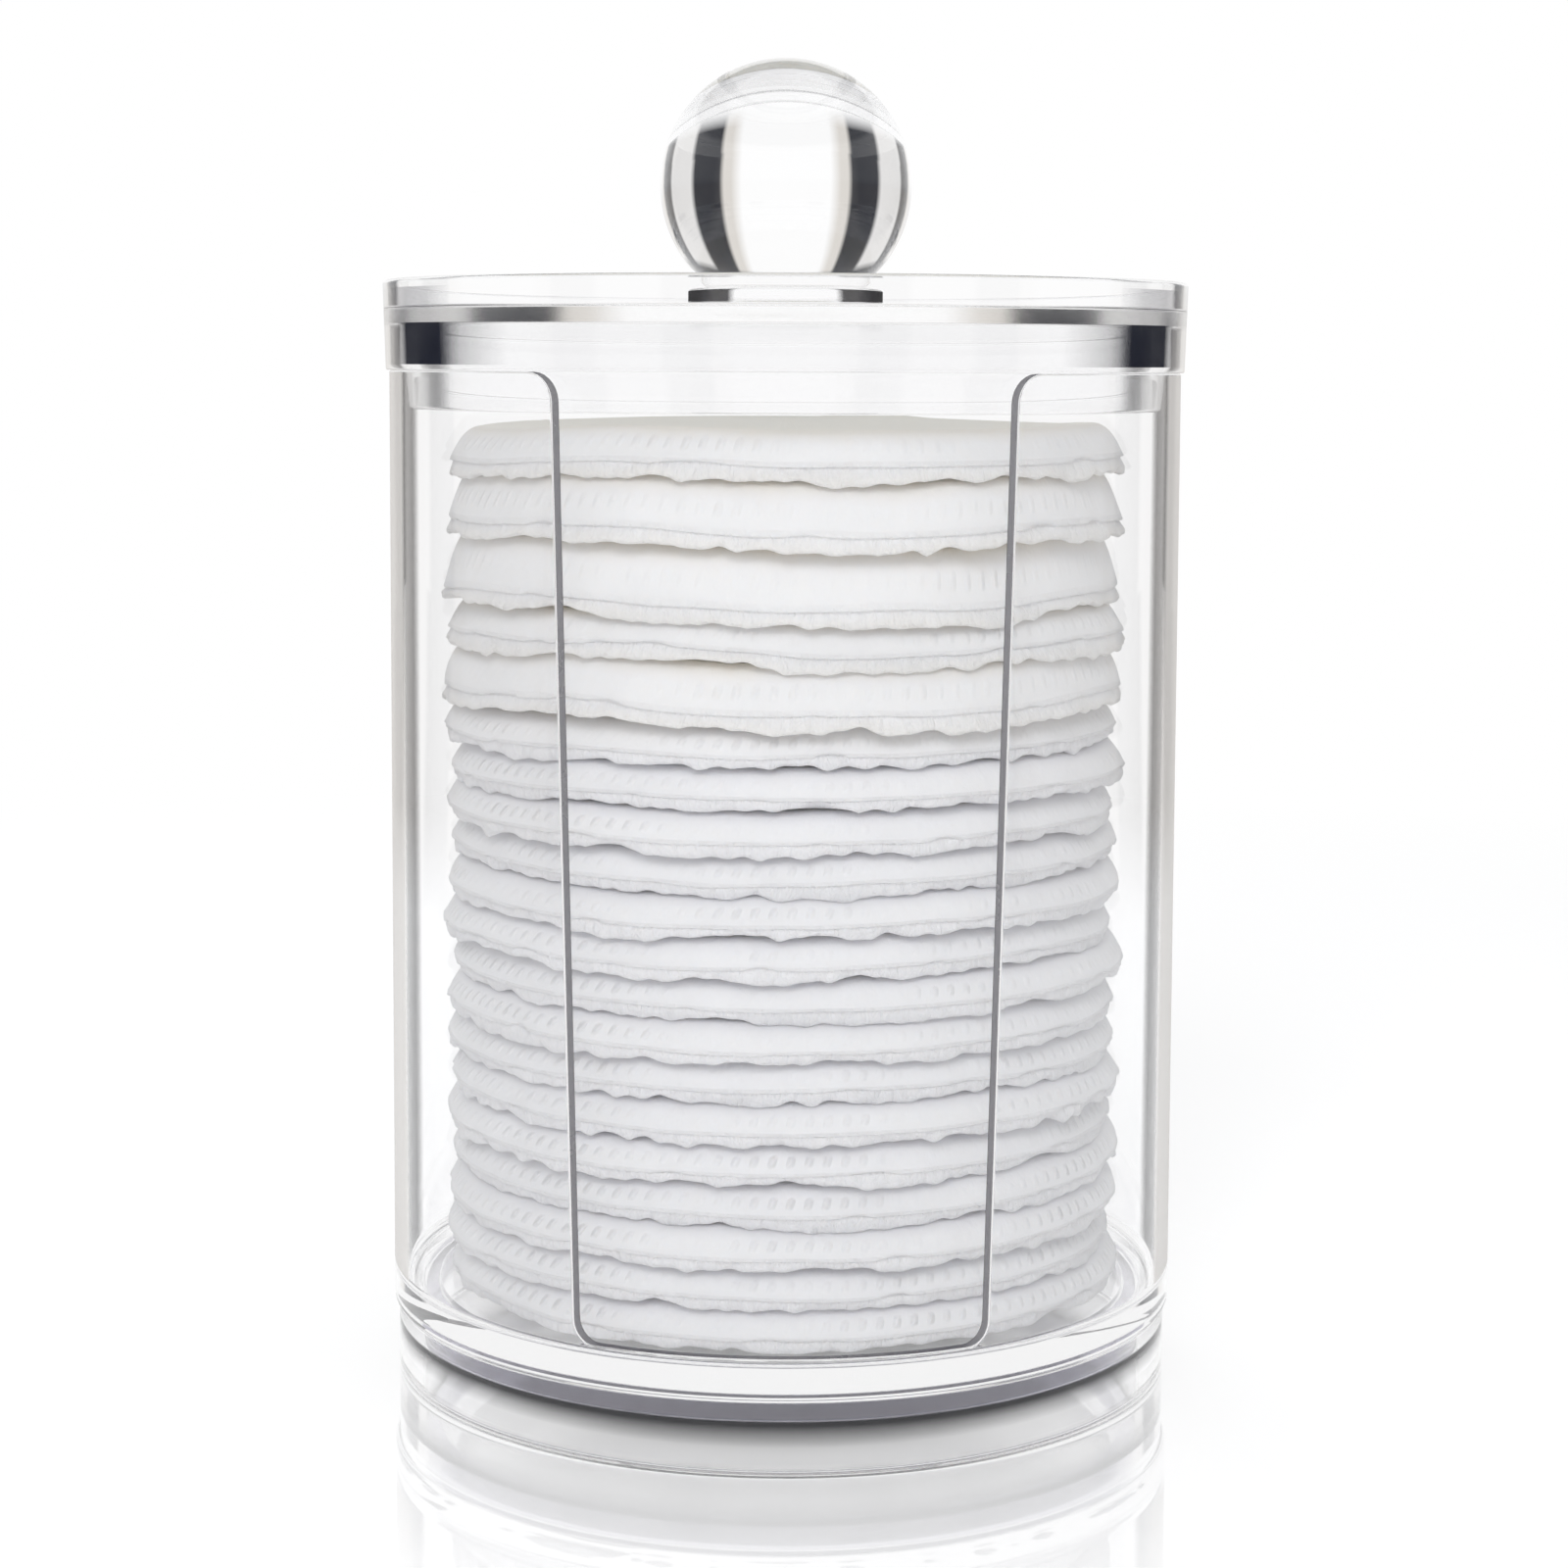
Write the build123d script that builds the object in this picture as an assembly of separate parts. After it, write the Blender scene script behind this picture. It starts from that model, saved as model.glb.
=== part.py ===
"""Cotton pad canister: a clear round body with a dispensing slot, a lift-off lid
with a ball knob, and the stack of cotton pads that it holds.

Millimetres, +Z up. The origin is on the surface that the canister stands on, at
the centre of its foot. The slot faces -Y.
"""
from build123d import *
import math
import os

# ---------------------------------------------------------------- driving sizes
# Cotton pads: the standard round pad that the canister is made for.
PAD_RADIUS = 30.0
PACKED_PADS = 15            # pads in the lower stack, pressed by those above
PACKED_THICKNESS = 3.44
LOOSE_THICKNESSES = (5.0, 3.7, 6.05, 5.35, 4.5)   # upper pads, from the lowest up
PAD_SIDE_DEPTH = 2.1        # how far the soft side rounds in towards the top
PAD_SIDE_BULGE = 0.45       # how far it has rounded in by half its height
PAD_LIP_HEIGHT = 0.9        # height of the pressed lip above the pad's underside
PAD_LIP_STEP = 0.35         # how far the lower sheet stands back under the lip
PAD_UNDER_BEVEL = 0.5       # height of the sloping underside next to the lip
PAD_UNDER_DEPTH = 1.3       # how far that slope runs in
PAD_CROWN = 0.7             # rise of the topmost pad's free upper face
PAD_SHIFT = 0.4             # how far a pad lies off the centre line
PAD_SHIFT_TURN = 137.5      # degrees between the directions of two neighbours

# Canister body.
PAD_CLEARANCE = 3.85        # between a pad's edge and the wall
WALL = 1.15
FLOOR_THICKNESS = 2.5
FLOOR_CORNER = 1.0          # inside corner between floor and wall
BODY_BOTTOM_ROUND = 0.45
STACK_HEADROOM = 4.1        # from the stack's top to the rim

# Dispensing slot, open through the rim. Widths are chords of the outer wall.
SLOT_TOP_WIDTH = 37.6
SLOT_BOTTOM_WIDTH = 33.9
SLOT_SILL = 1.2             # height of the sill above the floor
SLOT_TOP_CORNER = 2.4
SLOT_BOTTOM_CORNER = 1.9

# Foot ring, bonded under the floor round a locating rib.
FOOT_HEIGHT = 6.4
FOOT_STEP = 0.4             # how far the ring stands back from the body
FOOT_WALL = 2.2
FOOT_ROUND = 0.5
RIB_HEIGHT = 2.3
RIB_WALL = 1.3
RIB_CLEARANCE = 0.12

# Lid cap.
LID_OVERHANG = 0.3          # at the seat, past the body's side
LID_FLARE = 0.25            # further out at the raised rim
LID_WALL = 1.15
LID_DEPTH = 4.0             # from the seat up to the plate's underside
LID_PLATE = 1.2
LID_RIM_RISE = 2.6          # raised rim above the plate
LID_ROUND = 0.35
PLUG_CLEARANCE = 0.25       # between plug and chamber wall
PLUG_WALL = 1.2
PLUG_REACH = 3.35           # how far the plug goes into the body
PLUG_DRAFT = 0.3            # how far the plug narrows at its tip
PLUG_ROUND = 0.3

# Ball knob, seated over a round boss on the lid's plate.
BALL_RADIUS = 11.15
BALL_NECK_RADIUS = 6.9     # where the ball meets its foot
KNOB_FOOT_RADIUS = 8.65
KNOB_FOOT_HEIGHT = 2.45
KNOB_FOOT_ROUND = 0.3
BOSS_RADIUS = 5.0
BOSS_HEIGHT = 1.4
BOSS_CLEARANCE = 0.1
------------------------
EXERCISE DETAILS: Copy out the whole listing, exactly as written.

THE REPLY:
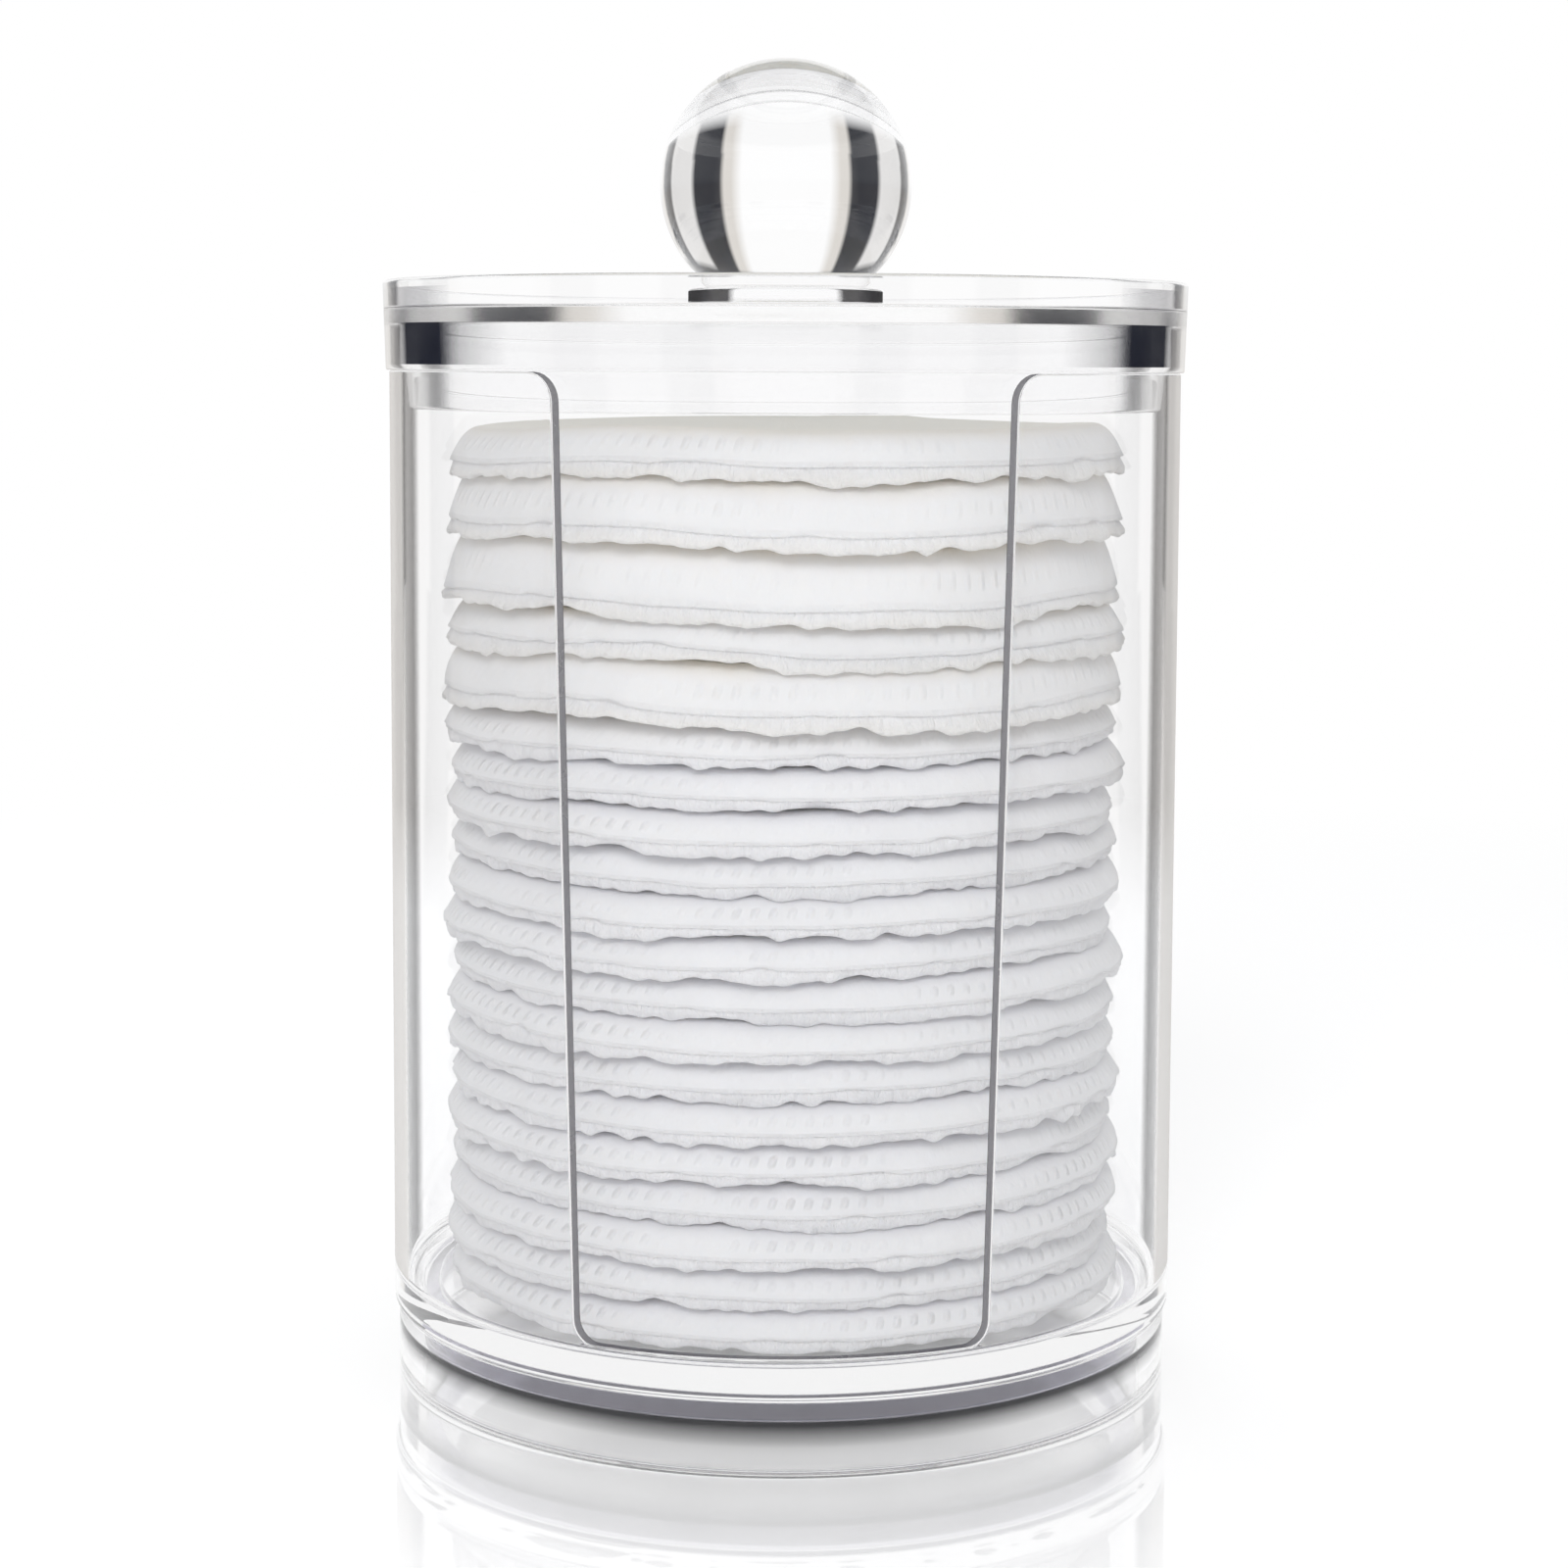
Write the build123d script that builds the object in this picture as an assembly of separate parts. After it, write the Blender scene script behind this picture. It starts from that model, saved as model.glb.
=== part.py ===
"""Cotton pad canister: a clear round body with a dispensing slot, a lift-off lid
with a ball knob, and the stack of cotton pads that it holds.

Millimetres, +Z up. The origin is on the surface that the canister stands on, at
the centre of its foot. The slot faces -Y.
"""
from build123d import *
import math
import os

# ---------------------------------------------------------------- driving sizes
# Cotton pads: the standard round pad that the canister is made for.
PAD_RADIUS = 30.0
PACKED_PADS = 15            # pads in the lower stack, pressed by those above
PACKED_THICKNESS = 3.44
LOOSE_THICKNESSES = (5.0, 3.7, 6.05, 5.35, 4.5)   # upper pads, from the lowest up
PAD_SIDE_DEPTH = 2.1        # how far the soft side rounds in towards the top
PAD_SIDE_BULGE = 0.45       # how far it has rounded in by half its height
PAD_LIP_HEIGHT = 0.9        # height of the pressed lip above the pad's underside
PAD_LIP_STEP = 0.35         # how far the lower sheet stands back under the lip
PAD_UNDER_BEVEL = 0.5       # height of the sloping underside next to the lip
PAD_UNDER_DEPTH = 1.3       # how far that slope runs in
PAD_CROWN = 0.7             # rise of the topmost pad's free upper face
PAD_SHIFT = 0.4             # how far a pad lies off the centre line
PAD_SHIFT_TURN = 137.5      # degrees between the directions of two neighbours

# Canister body.
PAD_CLEARANCE = 3.85        # between a pad's edge and the wall
WALL = 1.15
FLOOR_THICKNESS = 2.5
FLOOR_CORNER = 1.0          # inside corner between floor and wall
BODY_BOTTOM_ROUND = 0.45
STACK_HEADROOM = 4.1        # from the stack's top to the rim

# Dispensing slot, open through the rim. Widths are chords of the outer wall.
SLOT_TOP_WIDTH = 37.6
SLOT_BOTTOM_WIDTH = 33.9
SLOT_SILL = 1.2             # height of the sill above the floor
SLOT_TOP_CORNER = 2.4
SLOT_BOTTOM_CORNER = 1.9

# Foot ring, bonded under the floor round a locating rib.
FOOT_HEIGHT = 6.4
FOOT_STEP = 0.4             # how far the ring stands back from the body
FOOT_WALL = 2.2
FOOT_ROUND = 0.5
RIB_HEIGHT = 2.3
RIB_WALL = 1.3
RIB_CLEARANCE = 0.12

# Lid cap.
LID_OVERHANG = 0.3          # at the seat, past the body's side
LID_FLARE = 0.25            # further out at the raised rim
LID_WALL = 1.15
LID_DEPTH = 4.0             # from the seat up to the plate's underside
LID_PLATE = 1.2
LID_RIM_RISE = 2.6          # raised rim above the plate
LID_ROUND = 0.35
PLUG_CLEARANCE = 0.25       # between plug and chamber wall
PLUG_WALL = 1.2
PLUG_REACH = 3.35           # how far the plug goes into the body
PLUG_DRAFT = 0.3            # how far the plug narrows at its tip
PLUG_ROUND = 0.3

# Ball knob, seated over a round boss on the lid's plate.
BALL_RADIUS = 11.15
BALL_NECK_RADIUS = 6.9     # where the ball meets its foot
KNOB_FOOT_RADIUS = 8.65
KNOB_FOOT_HEIGHT = 2.45
KNOB_FOOT_ROUND = 0.3
BOSS_RADIUS = 5.0
BOSS_HEIGHT = 1.4
BOSS_CLEARANCE = 0.1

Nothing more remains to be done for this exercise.